There are the old bookshops which once whetted our appetite for reading. They were all there in the stadium market and at New Market. We grew up collecting books from these shops and tried to picture the world beyond our little universe here in Dhaka/Dacca. Those bookshops have receded into the past. Good old Zeenat Books passed into history some months ago. On the pavements along Bangabandhu Avenue, hawkers sold rich magazines and serious journals for a pittance. Crowds of bibliophiles were a regular sight around these spots. In a street off the main road in Bijoynagar, a bookseller dealt in such rich works as literature, biography and history. All this happiness has passed from our lives.
Remember Paltan Maidan? It was a place where much of Bengali nationalist history was forged, with political leaders teaching us of patriotism and the necessity of democratic politics. It was at Paltan Maidan that we heard Bangabandhu in the early 1970s. It was here that we listened to Moulana Bhashani inspire us with his principled politics. It was here that we heard the young student leaders in early March 1971 and knew that the path to national liberation was being paved.

That was Paltan Maidan, an integral component in the history of the country. It is no more there, for it was to fell prey to men's consumerist instincts a long time ago. Dhaka/Dacca has never been the same.
Life was simpler in the Dacca we knew. In the 1970s, with all those Presidents and Prime Ministers flying in from abroad and Bangabandhu welcoming them at Tejgaon airport, we lined the road from the airport to wherever the VIP visitors would be staying to have a glimpse of our illustrious guests and wave at them cheerfully. At Farmgate, under an old tree, many of us waited to welcome the visitors. That tree was cut down a long time ago, to 'modernise' the area. When I am in Farmgate these days, it is the old images --- of Anwar Sadat, Josip Broz Tito, Sardar Mohammad Daoud and others in the motorcades speeding by--- which well up in the memory.
Along Kazi Nazrul Islam Avenue timber shops dotted the area. They have gone and so have their owners. You now have a series of corporate structures in their place. You are a stranger today in what used to be a place you could feel was yours and that of your fellow citizens. When it rained --- and as a student from a family hard up in finances you had no money to take a rickshaw home --- you sheltered beside a small shop for the downpour to subside before you could resume your walk home. If the rain continued, you indulged in the brave act of walking home in the rain, drenched and with the likelihood of catching a cold and fever.
In the old days, Dhaka/Dacca had homes, with courtyards fronting the living quarters. In those courtyards, families demarcated areas that would be patches for the growth of vegetables and such accessories as green chili. Around the homes were fruit trees bearing mangoes, kotbels and bananas. Small gardens intensified the beauty of the homes. Those homes, unlike today's apartment condominiums, were inhabited by families linked to other families, their neighbours, in similar fashion. Housewives, when they cooked meat or fish, would make it a point to send a bowl of the food to their neighbours. Warmth defined relations between adults, with their children developing friendship that would last a lifetime.

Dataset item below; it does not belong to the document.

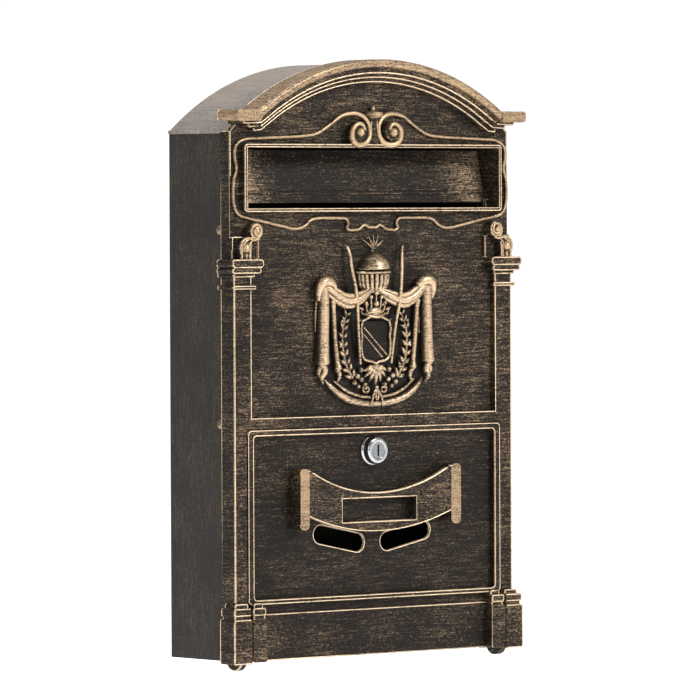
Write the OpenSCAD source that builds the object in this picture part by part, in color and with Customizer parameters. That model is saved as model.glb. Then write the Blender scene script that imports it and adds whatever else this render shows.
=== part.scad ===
// Wall mounted mailbox: a folded sheet metal box with a cast aluminium front.
// Letters drop through an inward swinging flap; the post is taken out through a
// bottom hinged door that a cam lock holds shut.
//
// Millimetres. X runs to the right as the front is seen, -Y points out of the front,
// +Z is up. Sub-parts are drawn with their height measured from the lowest point of the
// box and their depth measured from the wall, and stand() then moves them so that
// the origin is the centre of the four wall screw holes.

/* [Wall fixing] */
// Height of the centre of the wall screw pattern above the lowest point
datum_h = 200; // [180:5:220]
// Wall screw spacing across the box
screw_dx = 160; // [120:5:180]
// Wall screw spacing up the box
screw_dz = 260; // [220:5:280]
// Diameter of each wall screw hole
screw_hole_d = 6.5; // [5:0.5:8]

/* [Sheet metal box] */
// Overall width of the sheet metal box
box_w = 243.6; // [242:0.2:244]
// Thickness of the sheet
sheet_t = 1; // [0.8:0.1:1.2]
// Height of the underside of the floor
floor_h = 6.5; // [6:0.1:7]
// Height of the centre of the arch
arch_h = 223; // [221:0.5:224]
// Outer radius of the arched roof sheet
roof_r = 184.4; // [183.4:0.1:184.4]

/* [Front casting] */
// Overall width of the front plate
front_w = 248.6; // [248:0.2:250]
// Outer radius of the arched crown moulding
crown_r = 187; // [186.5:0.1:188]
// Distance of the plain field of the front from the wall
field_f = 67; // [66.5:0.1:67.5]
// Distance of the pilasters and the rail from the wall
frame_f = 71; // [70.5:0.1:71.5]
// Distance of the crown moulding from the wall
crown_f = 81; // [80:0.5:82]

/* [Letter flap] */
// Angle through which the flap leans back at rest
flap_lean = 13; // [11:1:14]
// Diameter of the flap's hinge rod
rod_d = 4; // [3:0.5:4]

/* [Door] */
// Width of the door
door_w = 226.4; // [225.6:0.2:226.8]
// Height of the top edge of the door
door_top_h = 161; // [160:0.2:161.2]
// Diameter of each hinge pin of the door
pin_d = 3; // [2.5:0.5:3.5]
// Radius of the ends of the two viewing slots
view_slot_r = 6.2; // [5:0.2:6.6]

/* [Lock] */
// Height of the lock
lock_h = 144.8; // [144:0.2:146]
// Diameter of the threaded lock barrel
barrel_d = 15.6; // [14:0.2:16]
// Diameter of the lock head
head_d = 18; // [17:0.2:19]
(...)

Our mothers and their friends in the neighbourhood were avid readers in the Dhaka/Dacca we have lost to the ravages of time. Hawkers carrying books and periodicals on baskets (tukris) they held on their heads would make weekly visits to various localities, selling or lending their wares to the waiting women of the neighbourhood. I have seen my mother and aunt regularly borrowing Begum, the influential magazine, from the hawker and reading it over a week and then waiting for him to turn up again.

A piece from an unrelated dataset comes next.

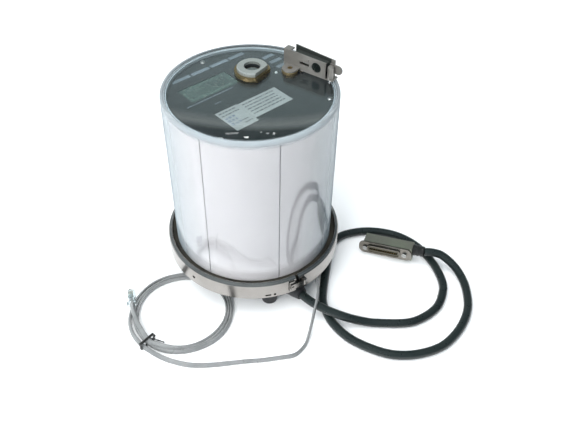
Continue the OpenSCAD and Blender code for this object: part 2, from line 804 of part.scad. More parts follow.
module connector_insulator() {
  color([0.3, 0.3, 0.26])
  at_connector() difference() {
    translate([0, 11.7, 0]) rotate([90, 0, 0]) linear_extrude(8) plug_outline(7.85, 42.45, 4.45, 12.55, 2.1);
    translate([9, 0, 7]) cube([31.5, 8, 3]);
  }
}

module connector_contacts() {
  color([0.85, 0.7, 0.35])
  at_connector() for (i = [0:11]) for (z = [6.8, 9.8])
    translate([9.7 + i * 2.6, 4.2, z]) cube([1.4, 9, 0.4]);
}

module jackscrews() {
  color([0.75, 0.74, 0.72])
  at_connector() for (x = screw_x) translate([x, hood_y0, hood_h / 2]) rotate([90, 0, 0]) difference() {
    union() {
      translate([0, 0, -4.5]) cylinder(6.5, r = 1.48);
      translate([0, 0, 1.5]) cylinder(1.8, r = 2.6);
    }
    translate([-3, -0.35, 2.6]) cube([6, 0.7, 2]);
  }
}

module connector_relief() {
  color([0.16, 0.16, 0.17])
  at_connector() translate([hood_l, relief_y, relief_z]) rotate([0, 90, 0]) rotate_extrude() polygon([
    [0, -1.6], [3.35, -1.6], [3.35, 0.1], [6.2, 0.1], [6.2, 2.6], [5.7, 3], [5.7, 4.4], [6.1, 4.8],
    [6.1, 6.4], [5.5, 6.8], [5.5, 8.2], [5.8, 8.6], [5.5, relief_l], [0, relief_l]
  ]);
}

// ---- Telephone lead ----

module comms_grommet() {
  color([0.1, 0.1, 0.1])
  translate([15, -61.5, 22]) rotate([90, 0, 0]) rotate_extrude() polygon([
    [0, 0], [4.5, 0], [4.5, 7.4], [5.6, 7.7], [5.6, 9.4], [3.6, 12.4], [0, 12.4]
  ]);
}

module comms_lead() {
  color([0.68, 0.69, 0.7]) tube(comms_route, comms_w / 2, comms_t / 2, 8);
}

module comms_coil() {
  color([0.66, 0.67, 0.68])
  translate([coil_x, coil_y, 0]) rotate_extrude() polygon([
    [coil_in_r, 1], [coil_in_r + 1.4, 0], [coil_out_r - 1.4, 0], [coil_out_r, 1],
    [coil_out_r, coil_h - 1], [coil_out_r - 1.4, coil_h], [coil_in_r + 1.4, coil_h], [coil_in_r, coil_h - 1]
  ]);
}

module comms_tail() {
  color([0.68, 0.69, 0.7]) tube(tail_route, comms_w / 2, comms_t / 2, 8);
}

module twist_tie() {
  color([0.08, 0.08, 0.08])
  translate([-158.3, -26, 0]) rotate([0, 0, 8]) {
    difference() {
      translate([-9.5, -1.2, 0.05]) cube([17.5, 2.4, 9]);
      translate([-8.7, -5, 0.8]) cube([15.9, 10, 7.4]);
    }
    translate([7.9, -1.2, 4]) cube([1.4, 2.4, 1.6]);
  }
}

module modular_plug() {
  color([0.85, 0.9, 0.92, 0.5])
  at_plug() difference() {
    union() {
      translate([0.02, -modular_w / 2, -modular_h / 2]) cube([modular_l, modular_w, modular_h]);
      translate([modular_l - 2.2, -1.6, modular_h / 2 - eps]) cube([2.2, 3.2, 1.3]);
    }
    translate([-1, -2.9, -1.4]) cube([13, 5.8, 2.8]);
    for (i = [0:3]) translate([modular_l - 7, -2.2 + i * 1.27, -modular_h / 2 - 1])
      cube([8, 0.6, 4.5]);
  }
}

module plug_contacts() {
  color([0.85, 0.68, 0.3])
  at_plug() for (i = [0:3]) translate([modular_l - 6.6, -2.12 + i * 1.27, -modular_h / 2 + 0.4])
    cube([5.8, 0.44, 2.9]);
}

module plug_latch() {
  color([0.85, 0.9, 0.92, 0.5])
  at_plug() translate([modular_l - 2.4, 0, modular_h / 2 + 0.5]) rotate([0, 6, 0])
    translate([-14.5, -2.1, 0]) cube([14.4, 4.2, 0.8]);
}

base_moulding();
line_blades();
load_blades();
cable_outlet();
cover_gasket();
cover();
sealing_ring();
ring_catch();
ring_latch();
latch_pin();
chassis();
side_panels();
face_plate();
face_screws();
lcd_module();
name_label();
label_bars();
reset_switch();
register_board();
light_pipes();
power_board();
board_standoffs();
current_transformers();
bus_bars();
power_transformer();
capacitors();
backup_battery();
port_base();
port_ring();
port_window();
port_nut();
reset_bracket();
mounting_bush();
bracket_post();
bracket_nut();
reset_lever();
lever_pin();
reset_plunger();
plunger_guide();
plunger_spring();
io_gland();
io_cable();
hood_upper();
hood_lower();
connector_flange();
connector_insulator();
connector_contacts();
jackscrews();
connector_relief();
comms_grommet();
comms_lead();
comms_coil();
comms_tail();
twist_tie();
modular_plug();
plug_contacts();
plug_latch();
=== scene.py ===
"""Looks of a socket-type electricity meter that lies on its back with its two leads.
Lengths are in metres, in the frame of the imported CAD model."""
import json
import math
import random

import bmesh
import bpy
from mathutils import Matrix, Vector


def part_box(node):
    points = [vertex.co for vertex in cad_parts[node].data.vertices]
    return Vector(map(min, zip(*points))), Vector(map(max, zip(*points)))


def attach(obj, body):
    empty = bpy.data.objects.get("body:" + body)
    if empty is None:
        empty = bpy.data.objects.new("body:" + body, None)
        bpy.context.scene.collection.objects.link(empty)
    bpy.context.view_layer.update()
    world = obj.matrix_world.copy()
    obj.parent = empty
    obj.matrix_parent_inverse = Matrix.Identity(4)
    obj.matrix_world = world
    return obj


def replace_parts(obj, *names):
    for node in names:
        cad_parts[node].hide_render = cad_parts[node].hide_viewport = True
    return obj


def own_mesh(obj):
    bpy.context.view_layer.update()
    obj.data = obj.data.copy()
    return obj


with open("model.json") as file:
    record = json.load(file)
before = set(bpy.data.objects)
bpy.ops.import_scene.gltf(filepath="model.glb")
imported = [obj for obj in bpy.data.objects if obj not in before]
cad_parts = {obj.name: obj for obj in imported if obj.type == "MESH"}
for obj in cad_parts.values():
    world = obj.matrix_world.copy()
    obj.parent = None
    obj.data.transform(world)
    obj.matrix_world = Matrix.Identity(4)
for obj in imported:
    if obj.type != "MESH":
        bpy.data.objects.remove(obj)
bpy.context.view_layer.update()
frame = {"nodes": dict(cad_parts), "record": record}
MM = 0.001
ROOT = "meter"
COVER_TURN = 13.4  # degrees that the cover is turned on the base
COVER_TOP = 214.7  # millimetres, the cover's top face
# places on the cover's own turned frame, in millimetres
PORT_AT = (23.1, 15.1)
BUSH_AT = (45.5, -12)
PLUNGER_AT = (56, -17)
POST_AT = (54, -51)


def mm(*values):
    """A point given in millimetres, in metres."""
    return Vector(values) * MM


# ---------------------------------------------------------------- camera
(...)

Those were good times, almost ethereal in their essence. It was a green city, with trees and other forms of nature dotting its entirety. Where you have apartments and business establishments today, there were unending spaces accommodating all the reality of undefiled nature. Water bodies were a ubiquity, enhancing the appeal of the city that was at the time a placid town. Children caught fish there with their bare hands; and when it rained in the monsoon, their happiness knew no bounds.
Ah, there was the radio. There was the transistor, the knob of which we turned to come by news of happenings around the globe. Tuning in to Bangladesh Betar, we waited for onurodher ashor, for the latest movie songs the radio station had on offer. We sang those songs. It is melody we have remembered and hum even now as we step into our twilight. With Bangladesh Television --- there was no other channel, thankfully --- families gathered around the television set, waiting for the weekly drama, shoptaher natok, before settling down to dinner. And then there were the weekly movies we relished watching.

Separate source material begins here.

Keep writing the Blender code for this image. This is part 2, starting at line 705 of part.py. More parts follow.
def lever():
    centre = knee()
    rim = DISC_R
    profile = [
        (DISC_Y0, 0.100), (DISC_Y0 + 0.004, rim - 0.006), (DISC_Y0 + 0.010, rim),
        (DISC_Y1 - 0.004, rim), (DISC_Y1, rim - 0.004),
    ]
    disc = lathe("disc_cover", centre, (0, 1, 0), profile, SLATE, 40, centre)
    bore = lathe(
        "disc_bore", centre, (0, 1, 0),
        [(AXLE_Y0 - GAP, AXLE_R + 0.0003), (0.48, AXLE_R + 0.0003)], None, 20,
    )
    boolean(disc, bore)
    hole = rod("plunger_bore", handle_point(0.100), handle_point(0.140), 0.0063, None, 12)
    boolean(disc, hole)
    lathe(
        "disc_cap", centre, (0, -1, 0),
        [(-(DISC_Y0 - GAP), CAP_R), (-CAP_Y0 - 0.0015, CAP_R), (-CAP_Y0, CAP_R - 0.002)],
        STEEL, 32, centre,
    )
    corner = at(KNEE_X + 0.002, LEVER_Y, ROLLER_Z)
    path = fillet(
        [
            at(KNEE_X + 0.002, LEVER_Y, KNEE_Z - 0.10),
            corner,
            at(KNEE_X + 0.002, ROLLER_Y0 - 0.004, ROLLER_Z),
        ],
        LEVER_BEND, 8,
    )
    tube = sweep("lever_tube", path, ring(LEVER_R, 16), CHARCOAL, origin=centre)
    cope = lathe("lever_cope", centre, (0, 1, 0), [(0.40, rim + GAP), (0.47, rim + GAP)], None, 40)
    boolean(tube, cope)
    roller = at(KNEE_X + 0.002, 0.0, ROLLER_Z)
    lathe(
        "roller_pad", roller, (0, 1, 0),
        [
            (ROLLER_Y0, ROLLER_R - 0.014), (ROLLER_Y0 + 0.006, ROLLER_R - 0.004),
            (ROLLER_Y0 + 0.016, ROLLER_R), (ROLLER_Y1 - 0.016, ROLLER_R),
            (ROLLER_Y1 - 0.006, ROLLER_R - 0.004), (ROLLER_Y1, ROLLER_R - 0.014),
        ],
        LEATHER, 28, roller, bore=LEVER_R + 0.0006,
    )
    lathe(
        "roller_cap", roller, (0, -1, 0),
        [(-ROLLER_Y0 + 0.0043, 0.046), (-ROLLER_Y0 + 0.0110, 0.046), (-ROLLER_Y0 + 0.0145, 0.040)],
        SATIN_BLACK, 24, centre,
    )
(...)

Excitement was part of life. Why else would we all troop down to the stadium to watch football matches between such teams as Abahani and Mohammedan? All of Dhaka/Dacca was involved in the game. Fans of the winning team went back home in the manner of soldiers who had just vanquished their enemies on the battlefield. The vanquished glared in anger, vowing to turn the tables the next time round.
This was Dacca. Or Dhaka. It was more than a city or town. It was a community close-knit, where fellow feeling and camaraderie was all. Men wore white shirts and white pyjamas, which enhanced their Bengali roots. And women were in sarees, in a multiplicity of colours, which simply added to their beauty and grace and elegance.
There was a ring of poetry about and around Dacca. There was nothing prosaic about it. It is Dacca we miss in Dhaka.